Keep antibiotics working: A patient’s perspective

With described video

Transcript

Transcript - Keep antibiotics working: A patient's perspective

(Cancer survivor Vinesha Ramasamy appears on screen)

My name is Vinesha and I am a cancer survivor.

My diagnosis of cancer started when I was 15.

(There is a photograph of Vinesha when she was a teenager, followed by video of Vinesha wearing a cast on her left leg)

It showed up in my leg and it was a really big tumour. So it was osteo-sarcoma, which is bone cancer.

It just involved a lot of appointments and chemotherapy, and a lot of blood transfusions and ended up, you know, changing my life forever.

(Vinesha is on camera, in an interview setting)

Antibiotics was a huge part of saving my life because no matter how many great doctors I had, or great complex chemo drugs I had, I wouldn't have been able to access or continue with any of that if I didn’t get over infections with antibiotics.

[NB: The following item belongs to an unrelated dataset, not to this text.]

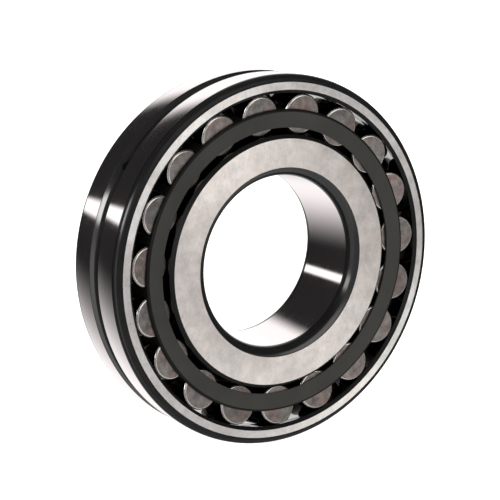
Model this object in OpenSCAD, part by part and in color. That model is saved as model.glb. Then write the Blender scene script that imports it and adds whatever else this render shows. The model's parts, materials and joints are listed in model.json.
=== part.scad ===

And so there could have been all this great, you know breakthroughs for me, but without core antibiotics for my infections and my illnesses, I couldn't have used any of it. So it's really, really important.

(Vinesha and her friends are gathered around a piano and are having an animated conversation)

Basically, what happens when society as a whole uses too much antibiotics, these bugs get resistant to the drugs and just get stronger and stronger.

(Vinesha is on camera in an interview setting)

Antibiotics really save lives of people that are hanging in the balance—cancer patients and other types of people.

And it I guess it's very, very important that they're available to use for lots of years to come, and just to use them appropriately and to make sure you take what's given to you and not share it, and to use it in moderation.